WN: At least the branding hints at an interesting concept. Maybe they have some special connection to the Pits?
ML: Maybe. I could get behind that. I know neither of us is the biggest Damian fan, but he deserves more story than another fight with his mother and then some ninjas showing up. It’s just nothing we haven’t seen elsewhere.
WN: It was so deeply, unavoidably nothing. A penumbra of an idea of a theory of half a thing. So we get the follow-up in ‘Tec? Ooooh a short fight scene. Whoop de fuckin’ do.
ML: Yup, and then off into its own book, which we will not be covering here. If we’re not covering Catwoman, which is currently the best it’s been since at least Genevieve Valentine or Will Pfeiffer, if not Ed Brubaker, then we’re not covering a Robin book that might or might not be good.
Bat-miscellany
- We’re going to be talking about Infinite Frontier #0 in various other places on the site, so we’re not gonna focus on it here, but judging by hair color and what I would assume is now a pretty solid anti-mask bias after what happens in the issue, I would hazard a guess that CO Sean Mahoney is Peacekeeper-01 with some cybernetic limbs courtesy of Simon Saint.

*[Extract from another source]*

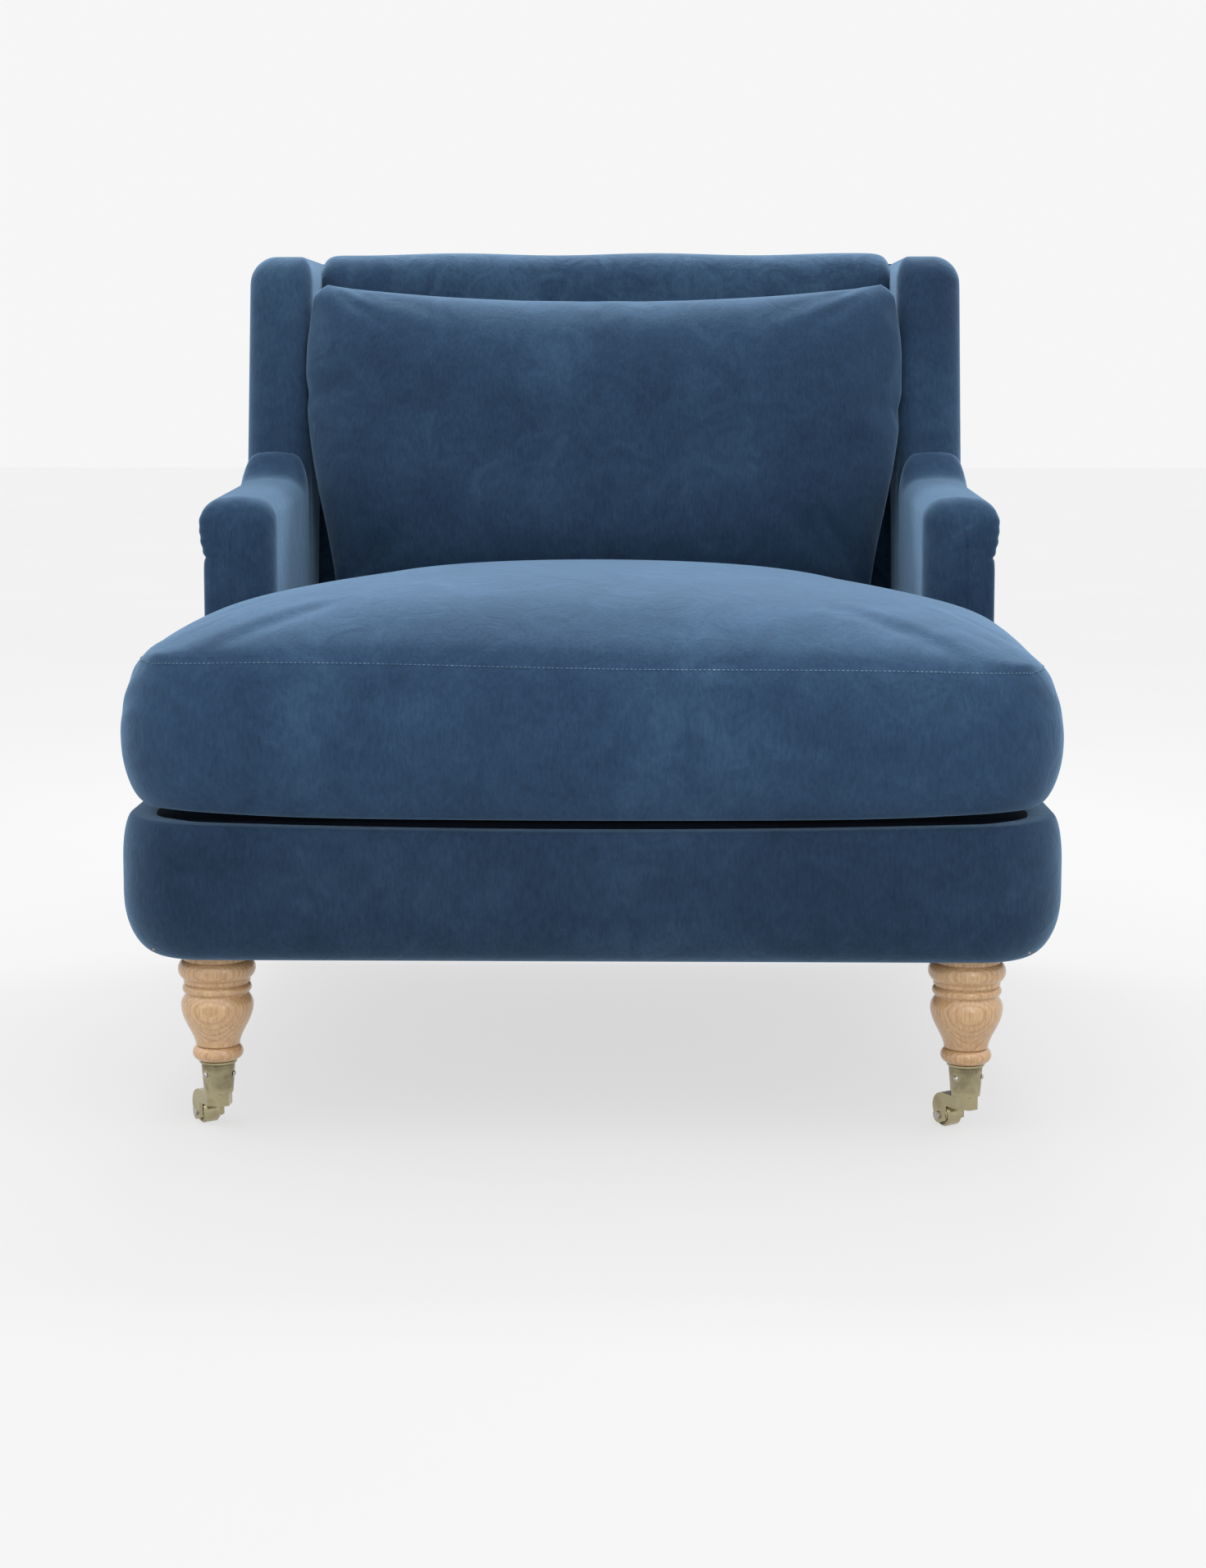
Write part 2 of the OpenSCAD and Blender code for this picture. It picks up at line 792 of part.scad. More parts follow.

- Sticking with Infinite Frontier and the Man Who Would Be Peacekeeper-01, Batman gets all of the blame and none of the credit, doesn’t he?
- The graffiti lettering/branding/whatever you’d call the thing Matt is complaining about in Robin in Batman is … pretty dumb.
- Also dumb: Ghost-Maker in street clothes. Looks to be the sort of idiot who wears Affliction tees unironically. Question: How much money can you fit in a wallet on a chain?
- Answer: Not enough to make me like Ghost-Maker.
- It’s Next Gen’s Season 7, Episode 9 “Force of Nature” that suggests light speed travel is tearing apart the fabric of space. Woulda figured that for earlier in the series run.
- That plug at the end of the Robin section above is absolutely that: Read Ram V and Fernando Blanco’s Catwoman. It’s really good.